The key to avoiding memory leaks is to remember that every time you invoke the new keyword, you are allocating memory. If you continue allocating memory but don’t release it, you have a memory leak.

So your options to avoid memory leaks are either pooling, or to make sure that the objects you create are properly de-referenced when you’re done with them, so they can be garbage collected. Personally, I prefer the pooling method— it takes a little more engineering up front, but it will benefit performance and lets you avoid having to rely on the garbage collector too much.

Pooling

The goal of pooling objects is to avoid having to constantly be creating and destroying new objects— also what’s known as memory churn. We want to reduce our memory churn. The whole process of creating a new object in memory takes processor cycles and if you’re not careful it opens you up to memory leak issues. The goal of pooling is to only invoke the new keyword once, when your program is initialized, and then re-use the same objects over and over. Each time you re-use the object, you don’t need to allocate memory for it, you just take it from your pool and reset its properties.
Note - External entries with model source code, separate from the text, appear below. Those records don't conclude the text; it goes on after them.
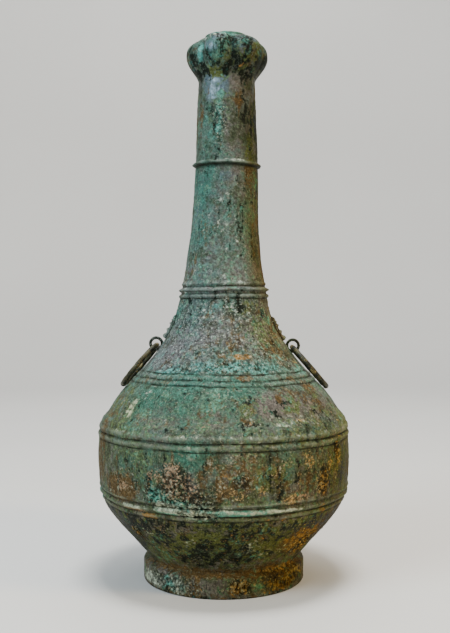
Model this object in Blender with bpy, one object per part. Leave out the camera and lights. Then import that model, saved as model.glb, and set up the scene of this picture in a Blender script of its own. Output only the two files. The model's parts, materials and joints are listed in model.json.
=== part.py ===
"""A bronze bottle vase with a garlic-shaped mouth, two beast masks and two loose ring handles.

The vase stands on its foot at the origin, +Z up, in metres. Its front looks towards -Y, and the masks
sit at -X and +X. The body is one hollow casting; each ring hangs loose in the loop of its mask.
"""
import math
from bisect import bisect_right
from collections import namedtuple

import bmesh
import bpy
from mathutils import Vector

# Foot: a hollow ring under the bowl, open below.
FOOT_RADIUS = 0.0622
FOOT_HEIGHT = 0.0155
FOOT_WALL = 0.0040
FOOT_EDGE = 0.0006
LEDGE_RISE = 0.0030
BOWL_START_RADIUS = 0.0575
RECESS_DEPTH = 0.0145
RECESS_CHAMFER = 0.0020
FLOOR_THICKNESS = 0.0035

# Body: heights of each stretch, from the ledge of the foot upwards.
WALL = 0.0025
BOWL_RISE = 0.0785
BELLY_RADIUS = 0.0972
SHOULDER_RISE = 0.1210
NECK_BASE_RADIUS = 0.0338
NECK_LENGTH = 0.1660
NECK_TOP_RADIUS = 0.0219
NECK_LEAN = 0.0020

# Garlic head and lip.
HEAD_RADIUS = 0.0317
HEAD_LOWER = 0.0195
HEAD_UPPER = 0.0130
CLOVES = 6
CLOVE_TURN = math.radians(7.0)
CLOVE_DEPTH = 0.0042
LIP_RADIUS = 0.0167
LIP_HEIGHT = 0.0035
LIP_EDGE = 0.0006
MOUTH_RADIUS = 0.0135

# Masks, loops and rings.
MASK_WIDTH = 0.0260
MASK_LIFT = 0.0062
MASK_RISE = 0.0190
MASK_RELIEF = 0.0030
MASK_ROOT = 0.0012
LOOP_BAR = 0.0023
LOOP_SEAT = 0.0006
LEFT_LOOP_DROP = 0.0393
RIGHT_LOOP_DROP = 0.0410
RING_DIAMETER = 0.0405
RING_WIRE = 0.0040
RING_PLAY = 0.0014
RING_GAP = 0.0003

# Facets.
CLOVE_COLUMNS = 7
HEAD_ROWS = (4, 5)
HOLLOW_ROWS = (2, 6, 3)
RING_SIDES = 32
WIRE_SIDES = 8
MASK_GRID = (14, 12)
LOOP_SIDES = 16
LOOP_BAR_SIDES = 6
SHARP_ANGLE = math.radians(40.0)

COLUMNS = CLOVES * CLOVE_COLUMNS

# Heights that follow from the sizes above.
BOWL_START = FOOT_HEIGHT + LEDGE_RISE
BELLY_HEIGHT = BOWL_START + BOWL_RISE
NECK_BASE = BELLY_HEIGHT + SHOULDER_RISE
HEAD_BASE = NECK_BASE + NECK_LENGTH
HEAD_WIDEST = HEAD_BASE + HEAD_LOWER
LIP_BASE = HEAD_WIDEST + HEAD_UPPER
VASE_HEIGHT = LIP_BASE + LIP_HEIGHT

# Sizes that follow from a wall or a wire: the corner of the floor, and the hole of a loop.
FLOOR_CORNER = 2 * WALL
LOOP_HOLE = 0.5 * RING_WIRE + RING_PLAY

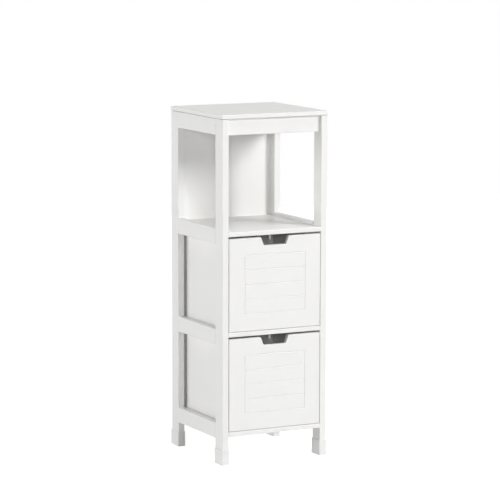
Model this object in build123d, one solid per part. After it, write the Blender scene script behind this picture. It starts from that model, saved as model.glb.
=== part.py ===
from build123d import *
import os

# Narrow bathroom cabinet: an open shelf above two drawers between two ladder-like side frames.
# Millimetres. X runs to the right, +Y to the rear, Z up. The floor is z = 0, under the middle.

# Cabinet as a whole
cabinet_width = 300.0
cabinet_depth = 300.0
floor_gap = 72.5
drawer_opening = 243.0
shelf_opening = 283.5
board_thickness = 12.0
top_overhang = 1.0
edge_easing = 1.0

# Posts, rails and apron
post_width = 18.0
post_depth = 40.0
rail_height = 40.0
apron_height = 41.0
apron_setback = 9.0
shelf_rail_drop = 20.0
divider_rail_drop = 22.0
bottom_rail_drop = 8.0
tenon_length = 12.0
tenon_thickness = 8.0
tenon_shoulder = 6.0
apron_tenon_thickness = 6.0
housing_depth = 3.0
joint_clearance = 0.1

# Fine dark seams that show where the side rails meet the posts and under the top board
rail_seam_width = 0.5
rail_seam_depth = 2.0
top_seam_height = 0.8
top_seam_depth = 5.0

# Foot caps
cap_height = 40.0
cap_wall = 2.0
cap_floor = 4.0
cap_corner_radius = 3.0
cap_bottom_chamfer = 1.5

# Back panel
panel_thickness = 3.0
panel_setback = 13.5
panel_groove_depth = 5.0
panel_play = 0.4

# Drawers
drawer_rear_gap = 4.0
front_side_gap = 1.5
front_top_gap = 5.0
front_bottom_gap = 1.0
box_side_gap = 4.5
box_top_gap = 10.0
slide_clearance = 0.3
side_corner_radius = 8.0
back_inset = 8.0
dovetail_neck = 7.0
dovetail_flare = 1.0
dovetail_depth = 5.0
drawer_bottom_thickness = 3.0
drawer_bottom_rise = 8.0

# Finger notch and milled grooves of the drawer fronts
notch_top_width = 79.0
notch_bottom_width = 62.5
notch_depth = 21.0
notch_radius = 3.0
groove_inset = 44.0
groove_rows = 5
groove_width = 3.0
groove_depth = 1.5

# Peg that stops a drawer when it is pulled out, and block that stops it when it is closed
peg_radius = 2.5
peg_tip_chamfer = 0.8
peg_seat = 8.0
stop_length = 16.0
stop_setback = 29.0
stop_clearance = 0.5
block_length = 30.0
block_depth = 8.0
block_height = 8.0
closing_clearance = 0.3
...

When you’re done with it, you put it back in the pool.

De-referencing

If you can’t pool your objects (or in places where pooling doesn’t make sense, but you will need to free an object from memory), you’ll want a strategy to de-reference them properly so the GC can clean them up. Others have touched on this already so I’ll just mention what I tend to do. First make sure that it’s not on the display list (call removeChild), and also that no other objects or event listeners are referencing the object. Then you set the object’s reference to null (object = null). If it’s part of an array or other collection, remove it from the collection. At this point it should be good for garbage collection.